As I see things, this neuroscience theory is centrally addressing a core philosophical question—a question of Kantian magnitude: how is it that, from within the confines of the skull, behind the sensory organs, we are able to perceive, learn about, and act meaningfully in the world when all we have to go by is the manifold of causal effects from the rest of the world (including our own bodies) on our senses?
If this question is what neuroscience is fundamentally about, then it is no wonder philosophers gravitate towards neuroscience. It means that really neuroscience just is experimental philosophy (or whatever we call this thing).
Many attacked not only Kant’s answers but also his very core question. Similarly, these days, there are serious objections to assuming this kind of sensory veil between the mind and the rest of the world. I think Kant’s question was exactly right. This is the only philosophical question that has ever had any real grip on me.
So this question is the starting point. Even if we all work on quite specialized topics in interdisciplinary philosophy of mind, our research must at some stage of inquiry be constrained by the Kantian-style question about how we make sense of the sensory manifold.
For this reason, a theory that attempts a fundamental answer to the question would be tremendously valuable.
By the way, the very short answer to the question is this: we do it by minimizing prediction error. I’ll say more about how this is supposed to work in the next post.
A relevant video from Mandik and Brown
“MindChunk: Scientist or Philosopher?”
https://youtu.be/vr1j-zJL_3s
Thanks for the great post, Jakob!
You write:
“Philosophy of mind can be many things. Nowadays it would not be totally unreasonable to call much philosophy of mind ‘speculative neuroscience’ or perhaps ‘conceptual cognitive neuroscience’.”
I was wondering: how general is this claim intended to be? In other words, do you think that there are questions in the philosophy of mind that do not lend themselves to the kind of interdisciplinary inquiry you are pursuing? Converseley, are there questions (perhaps in addition to those that you are currently working on) that lend themselves particularly well to an interdisciplinary approach?
Thanks Kristina – I don’t have an Official view on how much of philosophy of mind (or philosophy as such) should be empirical. Rather than engaging in too much meta-philosophical navel-gazing I prefer just looking at what kind of research survives best in the academic market place. It seems to me that these days there is certainly a new openness to mixing up things. This might be because people are fed up with pure metaphysics, but it might also be because the rise of consciousness science has convinced us that philosophically interesting concepts can be explored empirically too (free will, self, action etc.) – so we jump at the chance of doing it.
Though I don’t have an Official view I do think it is exciting when philosophy is brought into contact with science. I don’t think there is an easy way to predict which areas of philosophy can do this. There might be areas of really interesting, worthwhile philosophy of mind that just don’t lend themselves to science.
It is also hard to interpret what the relation actually is between philosophy and science. The debate on delusions, which began in the late 90ties, is a good example. I think few would have predicted that this would generate a decade or more of empirically informed discussion.
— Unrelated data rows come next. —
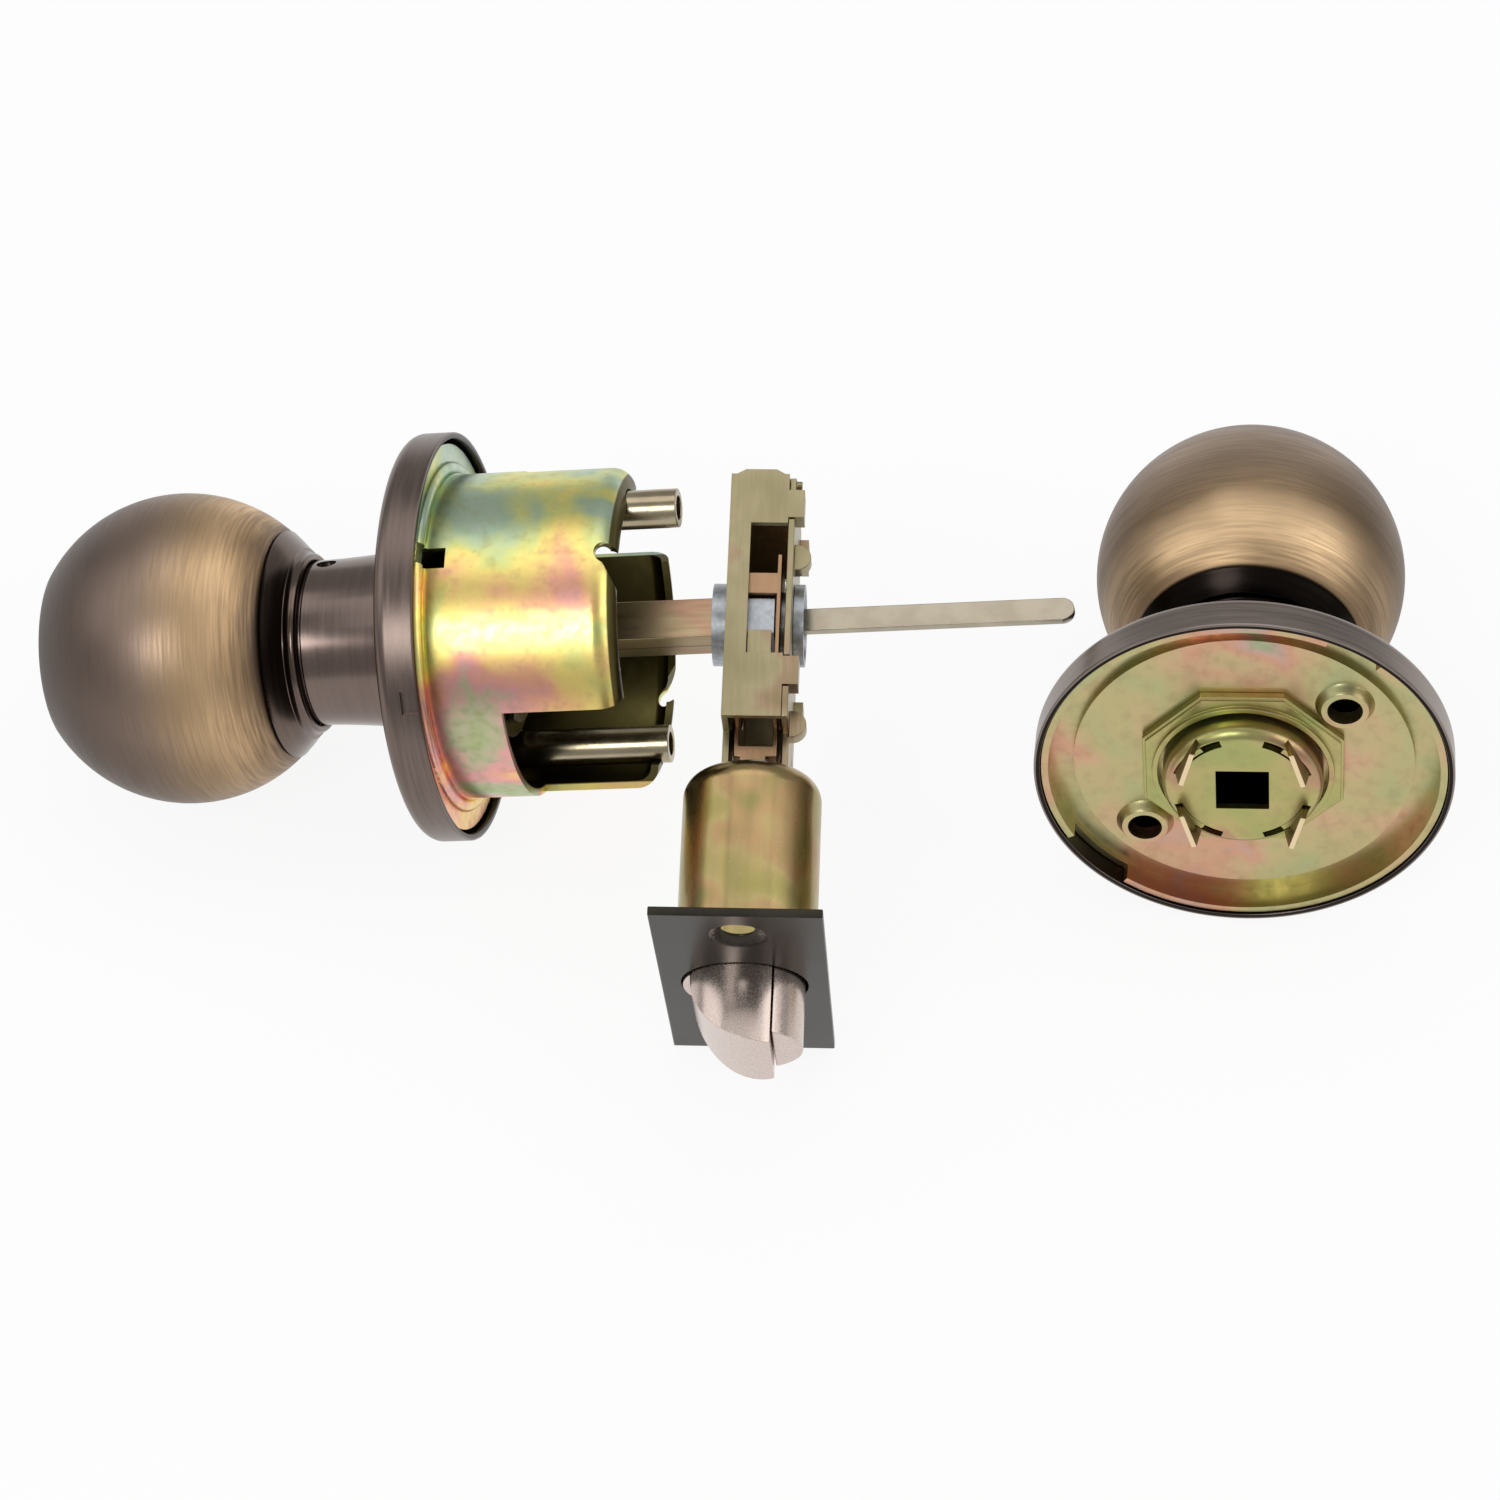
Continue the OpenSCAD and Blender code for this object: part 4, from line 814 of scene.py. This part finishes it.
def claw_blade(name, way, edge):
    """Strip of sheet twisted one way or the other, standing at the origin"""
    blade = box_at(Matrix.Identity(4), (-CLAW_HALF_SHEET, CLAW_HALF_SHEET),
                   (-CLAW_HALF, CLAW_HALF), (0, CLAW_RISE))
    blade.name = blade.data.name = name
    activate(blade)
    bpy.ops.object.mode_set(mode="EDIT")
    bpy.ops.mesh.subdivide(number_cuts=7)
    bpy.ops.object.mode_set(mode="OBJECT")
    finish_modifier(blade, "SIMPLE_DEFORM", deform_method="TWIST", deform_axis="Z",
                    angle=math.radians(way * CLAW_TWIST))
    finish_modifier(blade, "BEVEL", width=edge, segments=2)
    return blade


class KNOB_OT_claws(bpy.types.Operator):
    """Four twisted claws that stand out of the retainer's slots"""
    bl_idname = "knob.claws"
    bl_label = "Twisted claws"

    def execute(self, context):
        body = frame["nodes"]["inner_sleeve"]["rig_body"]
        for number, heading in enumerate(CLAW_HEADINGS, 1):
            way = 1 if heading % 180 == 45 else -1
            blade = claw_blade("inner_claw_%d" % number, way, context.scene.knob.press_edge)
            settle(blade, INNER @ turned("Z", heading + way * CLAW_TURN)
                   @ moved(CLAW_REACH, 0, CLAW_FOOT) @ turned("Z", way * CLAW_LEAN))
            smooth(blade)
            place_piece(blade, body, "zinc")
        return {"FINISHED"}


class KNOB_OT_finishes(bpy.types.Operator):
    """Give every piece its metal"""
    bl_idname = "knob.finishes"
    bl_label = "Metal finishes"

    def execute(self, context):
        s = context.scene.knob
        # Painted shade: the outer knob is darkened underneath, the inner knob on both its sides
        outer_brass = brass_finish("outer brass", OUTER_KNOB, OUTER_TONE, under=0.5)
        inner_brass = brass_finish("inner brass", INNER_KNOB, INNER_TONE, sides=0.6)
        outer_rose = rose_finish("outer rose", OUTER, shown(s.rose_tone), shown(s.rose_lines))
        inner_rose = rose_finish("inner rose", INNER, (128, 117, 111), (146, 135, 128))
        cap = neck_finish("outer cap", OUTER_KNOB, (98, 84, 77), (114, 99, 90))
        # Painted shade: the inner cap is nearly black, standing in for shade and dark reflection
        inner_cap = neck_finish("inner cap", INNER_KNOB, (24, 20, 18), (32, 27, 24))
        neck = neck_finish("outer neck", OUTER_KNOB, (112, 98, 92), (124, 109, 102))
        # Painted shade: the inner neck is nearly black, standing in for shade and dark reflection
        inner_neck = neck_finish("inner neck", INNER_KNOB, (24, 20, 18), (32, 27, 25))
        cup = depth_finish("cup zinc", OUTER, CUP, 24.6, 40, (92, 84, 48), 1.0, 0.008)
        plate = zinc_finish("plate zinc", INNER, DULL, scale=0.055, draw=(0.5, 0.5, 0.5))
        lock = depth_finish("lock zinc", INNER, GREENISH, 11.2, 1.9, (26, 22, 14))
        khaki = zinc_finish("case zinc", CASE, KHAKI, scale=0.09, draw=(0.15, 2.5, 2.5))
        tube = zinc_finish("tube zinc", LATCH, OLIVE, scale=0.08, rough=0.22, draw=(0.1, 0.5, 0.5))
        plates = zinc_finish("retractor zinc", CASE, PINKISH, scale=0.1, draw=(0.15, 2.5, 2.5))
        # Painted shade: the inner button's stem is nearly black, standing in for a dark hollow
        hollow = plain_finish("hollow", INNER, (26, 22, 16), (34, 28, 20), 0.5)
        spindle = spindle_finish()
        post = zinc_finish("post steel", OUTER, POST, scale=0.1, rough=0.2, draw=(0.5, 0.5, 0.3))
        nickel = plain_finish("satin nickel", LATCH, shown(s.bolt_tone), shown(s.bolt_spots),
                              0.22, 3)
        face = plain_finish("face bronze", LATCH, shown(s.face_tone), shown(s.face_spots), 0.3,
                            0.1, depth=0)
        cast = plain_finish("die-cast hub", LATCH, (160, 164, 168), (182, 186, 190), 0.36, 1.2)
        steel = plain_finish("spring steel", OUTER, (140, 138, 136), (168, 166, 164), 0.3)
        key = plain_finish("cylinder brass", OUTER_KNOB, (176, 148, 100), (192, 164, 114), 0.25)
        bar = plain_finish("tail bar", OUTER, (162, 152, 134), (176, 167, 149), 0.28, 0.2)
        by_slot = {"rose": outer_rose, "zinc": cup, "khaki": khaki, "post": post,
                   "nickel": nickel, "face": face, "diecast": cast, "steel": steel,
                   "cylinder": key, "bar": bar, "brass": outer_brass, "dark_neck": cap}
        by_piece = {"inner_knob_ball": inner_brass, "inner_rose": inner_rose,
                    "inner_back_cap": inner_cap, "outer_neck": neck, "inner_neck": inner_neck,
                    "inner_liner": plate, "inner_lock_plate": lock, "inner_retainer": lock,
                    "inner_sleeve": lock, "latch_tube": tube, "spindle": spindle,
                    "inner_button": inner_brass, "inner_button_stem": hollow,
                    "retractor": plates}
        claw = claw_finish()
        by_piece.update(("inner_claw_%d" % (i + 1), claw) for i in range(len(CLAW_HEADINGS)))
        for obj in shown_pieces():
            if obj.type != "MESH":
                continue
            base = obj.name.replace("_finished", "").replace("_turned", "")
            metal = by_piece.get(base) or by_slot[slot_of(obj)]
            obj.data.materials.clear()
            obj.data.materials.append(metal)
        return {"FINISHED"}


def slot_of(obj):
    """Slot of a finished piece, or of a CAD node as its record gives it"""
    return obj["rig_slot"] if "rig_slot" in obj else NODE_SLOTS[obj.name]


# Stage: softboxes with their place and size in metres and their power in watts, and the camera
SOFTBOXES = [
    ("softbox front", (-0.46, -0.78, 1.05), (0.46, 0.46), 4.2),
    ("softbox left", (-1.0, 0.1, 0.7), (0.9, 0.9), 2.3),
    ("softbox right", (1.1, -0.1, 0.8), (0.9, 0.9), 4.0),
    ("softbox top", (0.05, 0.5, 1.2), (1.6, 0.8), 4.5),
]
LIT_MIDDLE = (45, -10, 0)
FLOOR_SIZE = 6
CAMERA_AT = (70.237, -358.838, 491.519)
CAMERA_DOWN = 55.24
CAMERA_ROLL = 0.26
CAMERA_SWING = -3.97
LENS = 92.064
SENSOR = 36


class KNOB_OT_stage(bpy.types.Operator):
    """Lay a pale floor, hang the softboxes and set the camera"""
    bl_idname = "knob.stage"
    bl_label = "Floor, light and camera"

    def execute(self, context):
        s = context.scene.knob
        deselect()
        bpy.ops.mesh.primitive_plane_add(size=FLOOR_SIZE, location=(0, 0, FLOOR_Z))
        floor = context.object
        floor.name = "floor"
        floor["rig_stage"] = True
        floor.data.materials.append(floor_material())
        world_light(context, s.fill)
        middle = Vector(LIT_MIDDLE) * MM
        for name, spot, size, power in SOFTBOXES:
            light = bpy.data.lights.new(name, "AREA")
            light.shape = "RECTANGLE"
            light.size, light.size_y = size
            light.energy = power * s.light
            lamp = bpy.data.objects.new(name, light)
            context.scene.collection.objects.link(lamp)
            lamp.location = spot
            lamp.rotation_euler = (middle - Vector(spot)).to_track_quat("-Z", "Y").to_euler()
        camera_at(context)
        return {"FINISHED"}


def floor_material():
    """White floor that mostly glows, so that it stays white, and keeps a soft shadow"""
    material = bpy.data.materials.new("floor")
    material.use_nodes = True
    tree = material.node_tree
    surface = next(n for n in tree.nodes if n.type == "BSDF_PRINCIPLED")
    surface.inputs["Base Color"].default_value = (0.9, 0.9, 0.9, 1)
    surface.inputs["Roughness"].default_value = 0.9
    surface.inputs["Specular IOR Level"].default_value = 0.0
    glow = tree.nodes.new("ShaderNodeEmission")
    glow.inputs["Color"].default_value = (1, 1, 1, 1)
    glow.inputs["Strength"].default_value = 1.0
    mix = tree.nodes.new("ShaderNodeMixShader")
    mix.inputs[0].default_value = 0.9
    output = next(n for n in tree.nodes if n.type == "OUTPUT_MATERIAL")
    tree.links.new(surface.outputs[0], mix.inputs[1])
    tree.links.new(glow.outputs[0], mix.inputs[2])
    tree.links.new(mix.outputs[0], output.inputs[0])
    return material


def world_light(context, strength):
    """Even white room, seen by the camera at full white whatever light it gives"""
    world = bpy.data.worlds.new("room")
    context.scene.world = world
    world.use_nodes = True
    tree = world.node_tree
    back = next(n for n in tree.nodes if n.type == "BACKGROUND")
    path = tree.nodes.new("ShaderNodeLightPath")
    level = tree.nodes.new("ShaderNodeMapRange")
    tree.links.new(path.outputs["Is Camera Ray"], level.inputs[0])
    level.inputs[3].default_value = strength
    level.inputs[4].default_value = 1.0
    tree.links.new(level.outputs[0], back.inputs[1])
    back.inputs[0].default_value = (1, 1, 1, 1)


def camera_at(context):
    """Camera at the photograph's place, in front of the latch and looking down"""
    down, roll, swing = (math.radians(a) for a in (CAMERA_DOWN, CAMERA_ROLL, CAMERA_SWING))
    ahead = Vector((math.sin(swing) * math.cos(down), math.cos(swing) * math.cos(down),
                    -math.sin(down)))
    flat = Vector((math.cos(swing), -math.sin(swing), 0))
    upright = flat.cross(ahead)
    right = flat * math.cos(roll) + upright * math.sin(roll)
    up = upright * math.cos(roll) - flat * math.sin(roll)
    data = bpy.data.cameras.new("camera")
    data.sensor_width = SENSOR
    data.lens = LENS
    data.clip_start = 0.01
    camera = bpy.data.objects.new("camera", data)
    context.scene.collection.objects.link(camera)
    turn = Matrix((right, up, -ahead)).transposed().to_4x4()
    turn.translation = Vector(CAMERA_AT) * MM
    camera.matrix_world = turn
    context.scene.camera = camera
    context.scene.view_settings.view_transform = "Standard"


OPERATORS = (KNOB_OT_balls, KNOB_OT_caps, KNOB_OT_necks, KNOB_OT_roses, KNOB_OT_edges,
             KNOB_OT_claws, KNOB_OT_finishes, KNOB_OT_stage)


class KNOB_PT_panel(bpy.types.Panel):
    """Lists the steps that build the scene"""
    bl_idname = "KNOB_PT_panel"
    bl_label = "Keyed door knob"
    bl_space_type = "VIEW_3D"
    bl_region_type = "UI"
    bl_category = "Knob"

    def draw(self, context):
        for name in KnobSettings.__annotations__:
            self.layout.prop(context.scene.knob, name)
        for operator in OPERATORS:
            self.layout.operator(operator.bl_idname)


CLASSES = (KnobSettings, *OPERATORS, KNOB_PT_panel)


def register():
    for item in CLASSES:
        bpy.utils.register_class(item)
    bpy.types.Scene.knob = bpy.props.PointerProperty(type=KnobSettings)


def unregister():
    del bpy.types.Scene.knob
    for item in reversed(CLASSES):
        bpy.utils.unregister_class(item)


def main():
    register()
    bpy.ops.knob.balls()
    bpy.ops.knob.caps()
    bpy.ops.knob.necks()
    bpy.ops.knob.roses()
    bpy.ops.knob.edges()
    bpy.ops.knob.claws()
    bpy.ops.knob.finishes()
    bpy.ops.knob.stage()


if __name__ == "__main__":
    main()
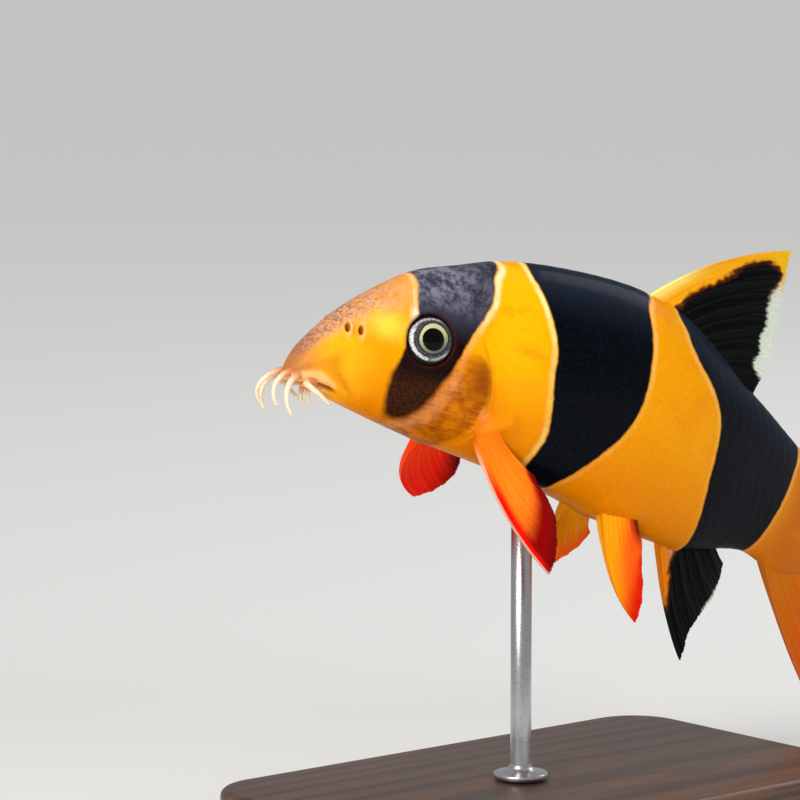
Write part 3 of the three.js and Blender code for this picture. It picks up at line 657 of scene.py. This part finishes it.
def skin_look():
    """Golden orange with three blue-black bands, narrow pale edges, browner cheeks, dusky snout, with
    painted shade low down and in the creases, and painted sheen and highlight on top.
    """
    look = Look("fish_skin", coat_weight=0.075, coat_roughness=0.17, ior=1.06, subsurface_weight=0.1,
                subsurface_radius=(1.0, 0.45, 0.2), subsurface_scale=1.2 * MM)
    place = look.field("place")
    at, _, level = look.split(look.scaled(place, 1 / BODY))
    cheek, dusk, rise = look.split(look.field("zones"))
    crease_shade, flesh, _ = look.split(look.field("crease_shading"))

    cloudy = look.noise(look.stretch(place, 0.6, 1, 1), 0.22, 3)
    grain = look.noise(place, 2.6, 2)
    streaks = look.noise(look.stretch(place, 0.4, 1, 2.0), 1.1, 3)
    speckle = look.noise(place, 1.7, 4, 0.7)
    patches = look.noise(place, 0.5, 3)

    brown = look.blend((184, 100, 8), (136, 60, 4), streaks.above(0.3, 0.7))
    behind_eye = at.near(0.248, 0.035) * level.near(-0.015, 0.06) * cheek.above(0, 0.3)
    # Pink on the top of the snout: partly its own tint, partly a painted highlight where light falls from
    # above.
    blush_and_highlight = rise.above(0.45, 0.9) * at.above(0.16, 0.12) * patches.above(0.25, 0.65)
    grey = look.blend((190, 142, 120), (96, 76, 80), speckle.above(0.38, 0.66))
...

At the moment there is really interesting science being done in this area (e.g., by Phil Corlett). It is however hard to discern if this science is facilitated by the philosophical debate (or hindered!).
In our own case, we often compromise between the philosophical question we want to address and the experiment that can actually be done. I think this suggests that we must decide on a case-by-case basis whether the interdisciplinary approach can be applied. This takes lots of lab meeting discussion, and also requires willingness to take risks and try out things. Purchasing a rubber hand was a good first step here: we played endlessly with it (in the lab!) to figure out what it can do to our minds.